L’argomentazione è senza appello: «Voglia questo Tribunale accertare e dichiarare il diritto di proprietà della Regione Autonoma della Sardegna in relazione agli immobili siti in Porto Torres, in forza dell’art.14 dello Statuto speciale per la Sardegna». Con una sentenza puntuale e articolata, diciannove pagine di analisi e diritto, destinata a diventare una nuova pietra miliare nell’applicazione della norma statutaria sui beni immobili dello Stato dislocati sul territorio regionale sardo, il Giudice, Elisa Remonti, ha messo nero su bianco una decisione rilevantissima nell’applicazione dello Statuto sardo.

Epitaffio per lo Stato

Il disposto giudiziario appena pubblicato, relativo al procedimento conclusosi lo scorso otto dicembre, è un epitaffio ulteriore sulle “furberie” di Stato: «la dismissione e il conseguente trasferimento di proprietà devono essere fissati al sette dicembre del 2001, ossia la data della prima consegna, da intendersi quale momento in cui R.F.I. aveva unicamente manifestato la volontà di non utilizzare quei beni per l’esercizio delle proprie attività societarie». In pratica il Giudice non ha lasciato scampo: nel momento stesso in cui la società ferroviaria ha dismesso la «funzione» statale su quei beni gli stessi sono automaticamente passati nella piena proprietà del demanio regionale.
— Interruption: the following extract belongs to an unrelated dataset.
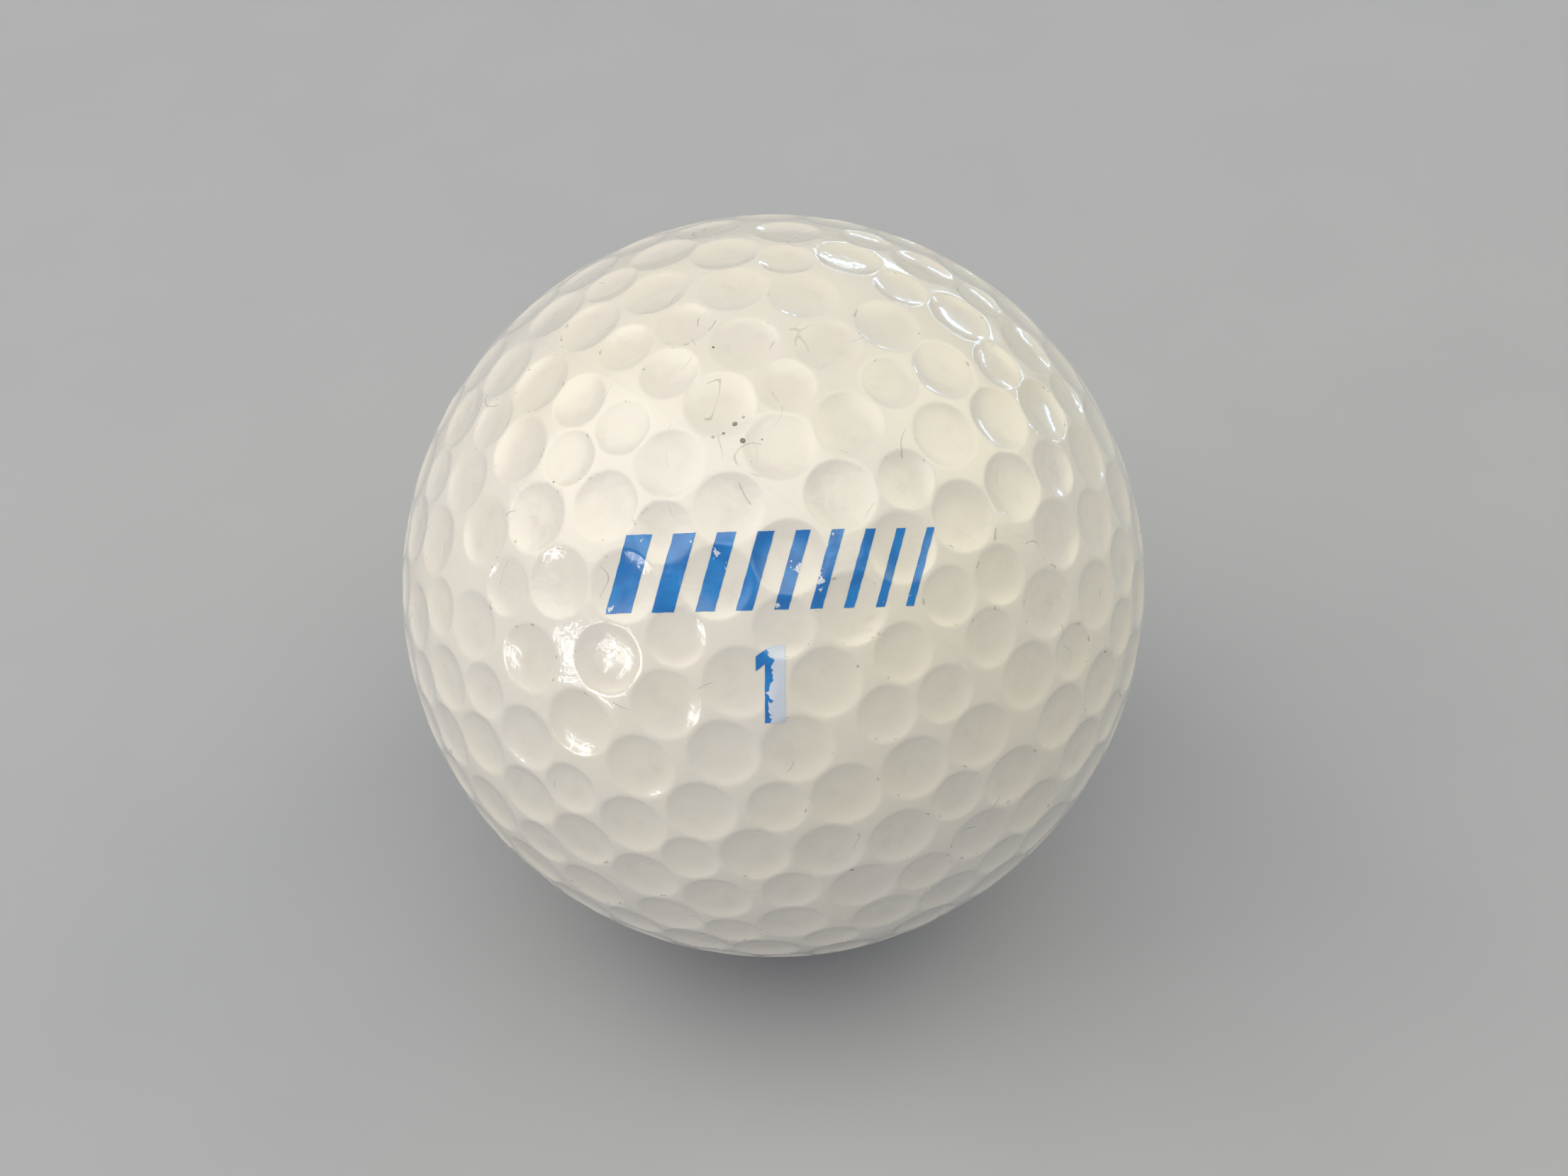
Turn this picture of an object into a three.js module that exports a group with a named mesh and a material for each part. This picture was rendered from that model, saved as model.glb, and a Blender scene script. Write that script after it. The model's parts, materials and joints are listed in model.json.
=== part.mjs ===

L’udienza è tolta.

Capitolo ex carceri

Con questa sentenza esemplare, però, si riapre pesantemente e senza tentennamenti il capitolo “articolo 14” dello Statuto. Il richiamo alla Regione è senza appello: basta dormire sui beni immobili dello Stato che hanno cessato la loro funzione statale e originaria. In questo caso ci sono tre beni immobili di una straordinaria imponenza e importanza che da ormai dieci anni hanno cessato la loro originale funzione statale: le tre ex carceri di Buon Cammino a Cagliari, San Sebastiano a Sassari e Piazza Mannu a Oristano. Lo Stato è impegnato con mille sotterfugi a non cederli alla Regione, in viale Trento, nel frattempo, si continua a dormire. Lo Statuto sardo, sempre più un baluardo dimenticato.